### Objective
Exactly repeat the lines starting at the one that holds "if shape.isValid() else" and ending at the one that holds "if empty is". Both end lines count; leave out everything else.
* Start *
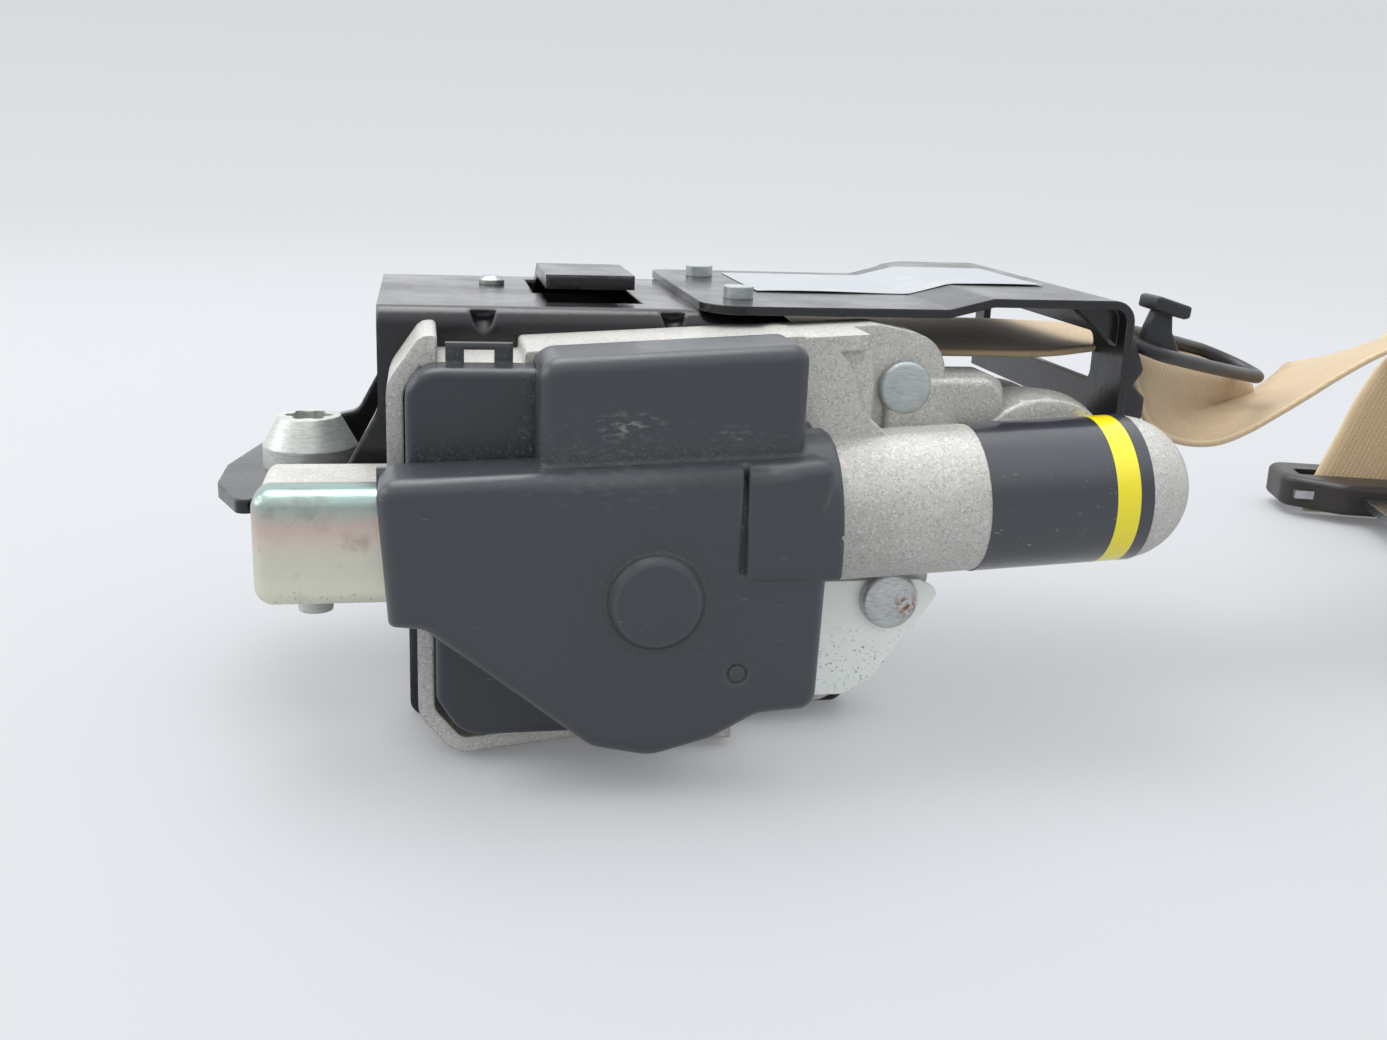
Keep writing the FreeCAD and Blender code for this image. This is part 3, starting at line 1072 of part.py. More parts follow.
def make_sensor_lever():
    """Light lever over the sensor ball, hinged in the sensor housing."""
    points = [(34.6, -17.6, 1.0), (37.4, -17.6, 1.0), (37.4, -15.2, 1.0), (26.0, -15.2, 1.0),
              (26.0, -17.0, 0.5)]
    lever = plate_y(points, HALF + 2.0, HALF + 8.8)
    axle = rod_y(0.9, 36.0, -16.4, HALF + 1.2, HALF + 9.6)
    return lever.fuse(axle)


def build():
    """Make every node."""
    keep("retractor_frame", make_frame())
    keep("tie_rods", *make_tie_rods())
    keep("belt_bracket", make_bracket())
    keep("bracket_rivets", *make_bracket_rivets())
    keep("top_screw", make_top_screw())
    keep("anchor_bolt", make_anchor_bolt())
    keep("near_bush", make_bush(-INNER, -HALF))
    keep("far_bush", make_bush(INNER, HALF))
    keep("spool", make_spool())
    keep("torsion_bar", make_torsion_bar())
    keep("webbing_pin", make_webbing_pin())
    keep("webbing_roll", make_webbing_roll())
    keep("pretensioner_housing", make_housing())
    keep("rack_guard", make_guard())
    keep("base_plate", make_base_plate())
    keep("housing_rivets", *make_housing_rivets())
    keep("gear_cover", make_gear_cover())
    keep("front_cover", make_front_cover())
    keep("piston_rack", make_rack())
    keep("piston_seal", make_seal())
    keep("drive_pinion", make_pinion())
    keep("clutch_rollers", *make_clutch_rollers())
    keep("gas_generator", make_generator())
    keep("generator_retainer", make_generator_retainer())
    keep("generator_connector", make_generator_connector())
    keep("ratchet_wheel", make_ratchet())
    keep("spring_arbor", make_spring_arbor())
    keep("pawl_pin", make_pawl_pin())
    keep("lock_pawl", make_lock_pawl())
    keep("mechanism_cover", make_mechanism_cover())
    keep("cover_screws", *make_cover_screws())
    keep("sensor_housing", make_sensor_housing())
    keep("sensor_ball", make_sensor_ball())
    keep("spring_case", make_spring_case())
    keep("mainspring", make_mainspring())
    keep("spring_cover", make_spring_cover())
    keep("sensor_lever", make_sensor_lever())
    keep("belt_strap", ribbon(STRAP_STATIONS))
    keep("belt_guide", make_guide())
    keep("tongue_plate", make_tongue_plate())
    keep("tongue_body", make_tongue_body())
    keep("stop_button", *make_stop_button())
    keep("lap_strap", ribbon(LAP_STATIONS))
    keep("strap_end_loop", make_end_loop())
    keep("end_anchor", make_end_anchor())


def export():
    """Write one STEP file per node."""
    os.makedirs("parts", exist_ok=True)
    for name, solids in NODES.items():
        shape = solids[0] if len(solids) == 1 else Part.makeCompound(solids)
        bad = "" if shape.isValid() else " INVALID"
        print(f"{name}: {len(shape.Solids)} solid(s), {shape.Volume:.0f} mm3{bad}")
        shape.exportStep(f"parts/{name}.step")


build()
export()
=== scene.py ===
"""Car seat belt lying on a table: retractor with its pretensioner, strap, guide, tongue and end fitting.

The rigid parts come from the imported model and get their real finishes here. Some of them are reworked on
copies. The webbing, the film on the tube and the blank label are made here, in metres, in the model's
own frame: x along the part, y away from the camera, z up, and the table at z = -35 mm.
"""

import logging
import math
from dataclasses import dataclass
from enum import Enum

import bmesh
import bpy
from mathutils import Matrix, Vector


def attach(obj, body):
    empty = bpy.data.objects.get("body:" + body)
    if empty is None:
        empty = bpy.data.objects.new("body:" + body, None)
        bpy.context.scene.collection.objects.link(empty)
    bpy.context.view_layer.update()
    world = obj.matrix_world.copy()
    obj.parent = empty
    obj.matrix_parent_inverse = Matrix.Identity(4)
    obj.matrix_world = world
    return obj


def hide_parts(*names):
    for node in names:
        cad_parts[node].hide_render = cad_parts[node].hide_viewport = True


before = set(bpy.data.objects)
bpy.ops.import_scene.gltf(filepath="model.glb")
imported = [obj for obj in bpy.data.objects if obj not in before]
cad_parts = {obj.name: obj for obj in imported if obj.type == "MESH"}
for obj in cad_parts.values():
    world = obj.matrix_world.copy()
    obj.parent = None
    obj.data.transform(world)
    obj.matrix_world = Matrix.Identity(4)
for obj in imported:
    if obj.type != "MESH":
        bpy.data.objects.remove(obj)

LOG = logging.getLogger("seat_belt")
MM = 0.001
SMOOTH_STEPS = 6

Tree = bpy.types.NodeTree
Node = bpy.types.Node
Socket = bpy.types.NodeSocket
Piece = bpy.types.Object
Triple = tuple[float, float, float]
Outline = list[tuple[float, float]]
Stations = list[tuple[Triple, Triple]]


# Nodes and colours

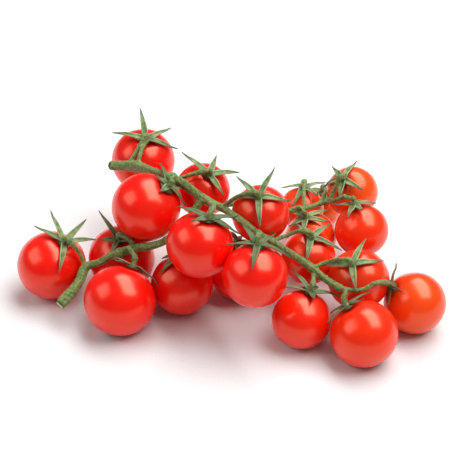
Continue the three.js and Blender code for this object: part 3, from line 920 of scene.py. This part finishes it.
    @classmethod
    def cut_faces(cls):
        """Pith and torn rind on both cut ends: a disc that sags by the square of the
        distance from its middle, its rim uneven by two sines of the angle."""
        pith = cut_pith()
        for name, points in (("main", MAIN_LINE), ("arm", ARM_LINE)):
            line = np.array(cls.route(points[:2], CUT_RADIUS))
            out = unit(line[0] - line[1])
            turn = turn_to(out)
            rows, columns = 6, 28
            ring = np.linspace(0.04, 1, rows)[:, None]
            angle = np.arange(columns)[None] / columns * 2 * math.pi
            torn = 0.05 * np.sin(3 * angle + 1) + 0.04 * np.sin(7 * angle)
            reach = CUT_RADIUS * ring * (1 + torn * ring)
            disc = np.stack(np.broadcast_arrays(
                reach * np.cos(angle), reach * np.sin(angle),
                0.15 * ring ** 2 - 0.85 + 3 * torn * ring ** 3), -1).reshape(-1, 3)
            faces = grid_faces(rows, columns, True).tolist()
            faces.append(list(range(columns))[::-1])
            values = {"ring": np.repeat(ring.ravel(), columns)}
            piece = make_mesh("cut_end_" + name, line[0] + disc @ turn.T, faces, values)
            thick = piece.modifiers.new("Pith depth", "SOLIDIFY")
            thick.thickness = CUT_DEPTH
            dress(piece, pith, "stem")


class TRUSS_OT_stage(bpy.types.Operator):
    """Builds the table, the lights and the camera"""
    bl_idname = "truss.stage"
    bl_label = "Studio"

    def execute(self, context):
        settings = context.scene.truss_stage
        scene = context.scene
        self.table()
        for softbox in SOFTBOXES:
            self.light(*softbox, settings)
        world = bpy.data.worlds.new("White room")
        world.use_nodes = True
        back = world.node_tree.nodes["Background"]
        back.inputs["Color"].default_value = (1, 1, 1, 1)
        back.inputs["Strength"].default_value = settings.world
        scene.world = world
        scene.view_settings.view_transform = "Standard"
        self.camera(scene, settings)
        return {"FINISHED"}

    @staticmethod
    def table():
        """A plain white sheet: a level grid that is far larger than the truss."""
        rows = columns = 9
        reach = np.linspace(-TABLE_HALF_SIDE, TABLE_HALF_SIDE, rows)
        x, y = np.meshgrid(reach, reach)
        points = np.stack([x.ravel(), y.ravel(), np.full(x.size, -TABLE_DROP)], 1)
        sheet = make_mesh("table_paper", points, grid_faces(rows, columns, False), smooth=False)
        sheet.data.materials.append(table_paper())

    @staticmethod
    def light(name, direction, distance, sides, power, settings):
        """A softbox that faces the truss from a direction: level side and other side."""
        data = bpy.data.lights.new(name, "AREA")
        data.shape = "RECTANGLE"
        data.size, data.size_y = sides
        data.energy = power
        lamp = bpy.data.objects.new(name, data)
        bpy.context.scene.collection.objects.link(lamp)
        out = unit(direction)
        lamp.location = out * distance + np.array([0, 0, settings.aim_height])
        lamp.rotation_euler = TRUSS_OT_stage.facing(out)

    @staticmethod
    def facing(out):
        """Euler angles that point an object's -Z against a direction."""
        tilt = math.acos(float(out[2]))
        heading = math.atan2(float(out[1]), float(out[0])) + math.pi / 2
        return (tilt, 0.0, heading)

    @staticmethod
    def camera(scene, settings):
        """The camera looks at the truss from the front, with a lens that shows one
        millimetre at the truss as wide as PIXELS_PER_MM."""
        data = bpy.data.cameras.new("Camera")
        eye = bpy.data.objects.new("Camera", data)
        scene.collection.objects.link(eye)
        e = settings.elevation
        out = np.array([0, -math.cos(e), math.sin(e)])
        aim = np.array([SHIFT[0] * MM, SHIFT[1] * MM, settings.aim_height])
        eye.location = aim + out * settings.distance
        eye.rotation_euler = TRUSS_OT_stage.facing(out)
        data.sensor_width = SENSOR_WIDTH
        data.lens = PIXELS_PER_MM * settings.distance / MM / PICTURE_WIDTH * SENSOR_WIDTH
        data.clip_end = 50.0
        scene.camera = eye


class TRUSS_PT_panel(bpy.types.Panel):
    """Lists the pieces of the truss"""
    bl_idname = "TRUSS_PT_panel"
    bl_label = "Truss of Tomatoes"
    bl_space_type = "VIEW_3D"
    bl_region_type = "UI"
    bl_category = "Truss"

    def draw(self, context):
        for operator in OPERATORS:
            self.layout.operator(operator.bl_idname)
        for group in ("truss_fruit", "truss_green", "truss_stage"):
            settings = getattr(context.scene, group)
            for key in settings.__annotations__:
                self.layout.prop(settings, key)


OPERATORS = (TRUSS_OT_fruits, TRUSS_OT_calyxes, TRUSS_OT_stem, TRUSS_OT_stage)
CLASSES = (TrussFruitSettings, TrussGreenSettings, TrussStageSettings) + OPERATORS
CLASSES = CLASSES + (TRUSS_PT_panel,)


def register():
    """Registers the classes and hangs the settings on the scene."""
    for cls in CLASSES:
        bpy.utils.register_class(cls)
    bpy.types.Scene.truss_fruit = bpy.props.PointerProperty(type=TrussFruitSettings)
    bpy.types.Scene.truss_green = bpy.props.PointerProperty(type=TrussGreenSettings)
    bpy.types.Scene.truss_stage = bpy.props.PointerProperty(type=TrussStageSettings)


def unregister():
    """Takes the settings off the scene and the classes out again."""
    del bpy.types.Scene.truss_stage
    del bpy.types.Scene.truss_green
    del bpy.types.Scene.truss_fruit
    for cls in reversed(CLASSES):
        bpy.utils.unregister_class(cls)


def main():
    """Builds the pieces in order."""
    register()
    bpy.ops.truss.fruits()
    bpy.ops.truss.calyxes()
    bpy.ops.truss.stem()
    bpy.ops.truss.stage()


if __name__ == "__main__":
    main()
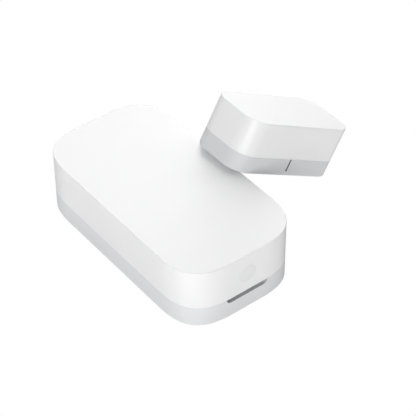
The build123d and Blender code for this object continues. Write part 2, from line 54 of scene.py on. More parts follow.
# ---- driving sizes in millimetres; the frame gives the rest ----
SENSOR_LOW, SENSOR_HIGH = (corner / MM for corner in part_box("sensor_cover"))
BASE_LOW, BASE_HIGH = (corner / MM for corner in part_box("sensor_base"))
SENSOR_LENGTH = SENSOR_HIGH.x - SENSOR_LOW.x
SENSOR_WIDTH = SENSOR_HIGH.y - SENSOR_LOW.y
SENSOR_TOP = SENSOR_HIGH.z
RIM_Z = BASE_LOW.z
SEAM_Z = 3.77
SEAM_GAP = 0.01
SEAM_EDGE = 0.01
COVER_WALL = 1.3
COVER_ROOF = 1.2
BASE_WALL = 1.2
BASE_FLOOR = 1.0
PAD_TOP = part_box("adhesive_pad")[1].z / MM
PAD_INSET = 2.6
FLOOR_TOP = PAD_TOP + BASE_FLOOR
EDGE_ROUND = 0.3
TOP_ROUND = 0.12
RIM_ROUND = 0.12
RECESS_INSET = 2.4

# a housing corner is three tangent arcs: wide, tight and wide
WIDE_RADIUS = 12.95
TIGHT_RADIUS = 5.52
WIDE_TURN = math.radians(15.24)
ARC_STEPS = 12

MAGNET_LENGTH = 24.5
MAGNET_WIDTH = 11.0
MAGNET_TOP = 9.25
MAGNET_SEAM = 3.15
MAGNET_CORNER = 3.4
MAGNET_WALL = 1.1
MAGNET_ROOF = 1.1
MAGNET_PAD = (16.6, 7.0, 1.6)  # length, width and corner radius

BUTTON_Z = 7.25
BUTTON_HOLE = 1.59
BOARD_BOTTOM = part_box("main_pcb")[0].z / MM
BOARD_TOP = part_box("main_pcb")[1].z / MM

# ---- small sizes that many profiles share ----
SINK = 0.1          # how far an inner piece stands in the wall or floor that carries it
LEAD = 0.1          # flat ring beside a round edge
FACE_RING = 1.0     # from a face's edge to its innermost ring
INNER_EDGE = 0.05   # small bevel that shows only when the object is open
CUT_MARGIN = 0.5    # how far a cutter stands out of what it cuts
ROUND_SIDES = 96    # sides of a large round piece


def magnet_frame():
    """The magnet unit's leaning plane, from its mount: origin on its liner, long axis down the lean."""
    mount = next(m for m in record["mounts"] if m["name"] == "magnet_back")
    up = -Vector(mount["axis"]).normalized()
    along = Vector((0.0, up.z, -up.y))
    across = up.cross(along)
    origin = Vector(mount["pos_m"]) / MM
    return Matrix((
        (along.x, across.x, up.x, origin.x),
        (along.y, across.y, up.y, origin.y),
        (along.z, across.z, up.z, origin.z),
        (0.0, 0.0, 0.0, 1.0),
    ))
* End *
### Task output
        bad = "" if shape.isValid() else " INVALID"
        print(f"{name}: {len(shape.Solids)} solid(s), {shape.Volume:.0f} mm3{bad}")
        shape.exportStep(f"parts/{name}.step")


build()
export()
=== scene.py ===
"""Car seat belt lying on a table: retractor with its pretensioner, strap, guide, tongue and end fitting.

The rigid parts come from the imported model and get their real finishes here. Some of them are reworked on
copies. The webbing, the film on the tube and the blank label are made here, in metres, in the model's
own frame: x along the part, y away from the camera, z up, and the table at z = -35 mm.
"""

import logging
import math
from dataclasses import dataclass
from enum import Enum

import bmesh
import bpy
from mathutils import Matrix, Vector


def attach(obj, body):
    empty = bpy.data.objects.get("body:" + body)
    if empty is None:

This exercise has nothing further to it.